Entries shown:
****************
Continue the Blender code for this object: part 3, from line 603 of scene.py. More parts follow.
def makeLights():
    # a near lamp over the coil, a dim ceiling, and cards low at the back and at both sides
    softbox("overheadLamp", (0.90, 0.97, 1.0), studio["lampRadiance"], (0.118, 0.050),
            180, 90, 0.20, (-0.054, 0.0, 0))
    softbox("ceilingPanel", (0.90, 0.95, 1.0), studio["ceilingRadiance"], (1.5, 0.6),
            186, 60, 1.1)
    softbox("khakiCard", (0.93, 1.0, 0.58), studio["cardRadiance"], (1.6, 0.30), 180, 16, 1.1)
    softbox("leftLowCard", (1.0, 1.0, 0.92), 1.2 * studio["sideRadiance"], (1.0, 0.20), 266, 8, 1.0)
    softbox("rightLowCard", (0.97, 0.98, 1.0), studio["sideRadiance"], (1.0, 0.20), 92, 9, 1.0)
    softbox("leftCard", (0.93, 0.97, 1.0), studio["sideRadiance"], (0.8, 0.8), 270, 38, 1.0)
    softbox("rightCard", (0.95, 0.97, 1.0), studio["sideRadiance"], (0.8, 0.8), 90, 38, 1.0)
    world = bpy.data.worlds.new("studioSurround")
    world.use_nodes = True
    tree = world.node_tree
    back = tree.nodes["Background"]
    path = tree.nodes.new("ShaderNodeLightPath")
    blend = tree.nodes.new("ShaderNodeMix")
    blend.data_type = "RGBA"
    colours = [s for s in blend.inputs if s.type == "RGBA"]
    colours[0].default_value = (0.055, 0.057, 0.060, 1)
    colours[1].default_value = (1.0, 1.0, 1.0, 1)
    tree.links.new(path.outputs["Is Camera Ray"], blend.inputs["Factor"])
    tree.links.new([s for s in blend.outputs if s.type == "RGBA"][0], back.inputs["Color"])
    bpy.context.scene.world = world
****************
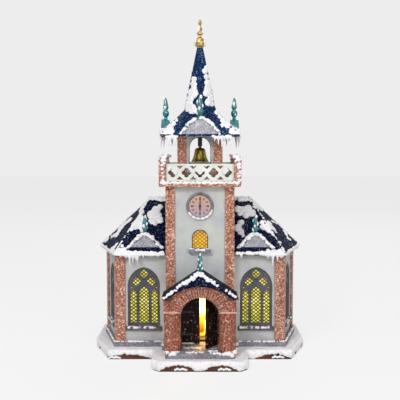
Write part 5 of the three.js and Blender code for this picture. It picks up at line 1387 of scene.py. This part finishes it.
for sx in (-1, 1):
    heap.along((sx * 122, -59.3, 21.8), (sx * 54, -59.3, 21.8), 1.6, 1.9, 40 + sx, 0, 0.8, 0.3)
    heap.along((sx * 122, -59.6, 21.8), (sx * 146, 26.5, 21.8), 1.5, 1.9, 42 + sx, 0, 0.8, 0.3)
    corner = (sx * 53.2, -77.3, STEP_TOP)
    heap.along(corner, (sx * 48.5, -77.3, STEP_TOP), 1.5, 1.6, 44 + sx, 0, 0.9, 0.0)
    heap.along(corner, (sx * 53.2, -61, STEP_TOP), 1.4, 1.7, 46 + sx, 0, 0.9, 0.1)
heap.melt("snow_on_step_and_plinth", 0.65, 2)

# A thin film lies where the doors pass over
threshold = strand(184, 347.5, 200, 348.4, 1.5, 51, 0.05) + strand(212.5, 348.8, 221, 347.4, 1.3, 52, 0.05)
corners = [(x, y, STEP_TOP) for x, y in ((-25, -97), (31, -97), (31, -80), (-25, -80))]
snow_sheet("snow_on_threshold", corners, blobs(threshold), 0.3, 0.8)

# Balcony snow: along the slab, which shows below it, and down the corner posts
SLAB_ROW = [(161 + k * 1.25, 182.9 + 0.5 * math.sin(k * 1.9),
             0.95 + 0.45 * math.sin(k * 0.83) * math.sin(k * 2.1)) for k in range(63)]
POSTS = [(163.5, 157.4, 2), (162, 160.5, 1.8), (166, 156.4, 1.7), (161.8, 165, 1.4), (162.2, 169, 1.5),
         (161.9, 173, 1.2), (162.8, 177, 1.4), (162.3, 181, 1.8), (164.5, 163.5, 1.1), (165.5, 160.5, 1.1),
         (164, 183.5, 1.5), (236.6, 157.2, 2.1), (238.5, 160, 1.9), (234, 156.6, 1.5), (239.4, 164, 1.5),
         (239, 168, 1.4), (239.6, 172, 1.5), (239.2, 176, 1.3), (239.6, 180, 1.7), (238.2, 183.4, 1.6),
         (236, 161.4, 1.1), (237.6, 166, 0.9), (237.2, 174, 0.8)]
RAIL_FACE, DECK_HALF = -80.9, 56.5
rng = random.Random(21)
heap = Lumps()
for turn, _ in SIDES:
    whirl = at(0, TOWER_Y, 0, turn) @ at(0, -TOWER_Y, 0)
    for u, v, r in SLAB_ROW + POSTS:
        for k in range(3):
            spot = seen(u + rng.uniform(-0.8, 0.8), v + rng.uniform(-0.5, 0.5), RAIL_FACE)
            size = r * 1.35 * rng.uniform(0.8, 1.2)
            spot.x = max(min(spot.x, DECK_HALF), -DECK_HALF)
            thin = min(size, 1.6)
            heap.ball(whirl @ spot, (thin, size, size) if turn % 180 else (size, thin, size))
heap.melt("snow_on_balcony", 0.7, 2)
****************
Exercise details:
Exactly as written, return the lines from the line containing "Write part 5" through the line containing "blobs(threshold), 0.3, 0.8)", both included.

Response:
Write part 5 of the three.js and Blender code for this picture. It picks up at line 1387 of scene.py. This part finishes it.
for sx in (-1, 1):
    heap.along((sx * 122, -59.3, 21.8), (sx * 54, -59.3, 21.8), 1.6, 1.9, 40 + sx, 0, 0.8, 0.3)
    heap.along((sx * 122, -59.6, 21.8), (sx * 146, 26.5, 21.8), 1.5, 1.9, 42 + sx, 0, 0.8, 0.3)
    corner = (sx * 53.2, -77.3, STEP_TOP)
    heap.along(corner, (sx * 48.5, -77.3, STEP_TOP), 1.5, 1.6, 44 + sx, 0, 0.9, 0.0)
    heap.along(corner, (sx * 53.2, -61, STEP_TOP), 1.4, 1.7, 46 + sx, 0, 0.9, 0.1)
heap.melt("snow_on_step_and_plinth", 0.65, 2)

# A thin film lies where the doors pass over
threshold = strand(184, 347.5, 200, 348.4, 1.5, 51, 0.05) + strand(212.5, 348.8, 221, 347.4, 1.3, 52, 0.05)
corners = [(x, y, STEP_TOP) for x, y in ((-25, -97), (31, -97), (31, -80), (-25, -80))]
snow_sheet("snow_on_threshold", corners, blobs(threshold), 0.3, 0.8)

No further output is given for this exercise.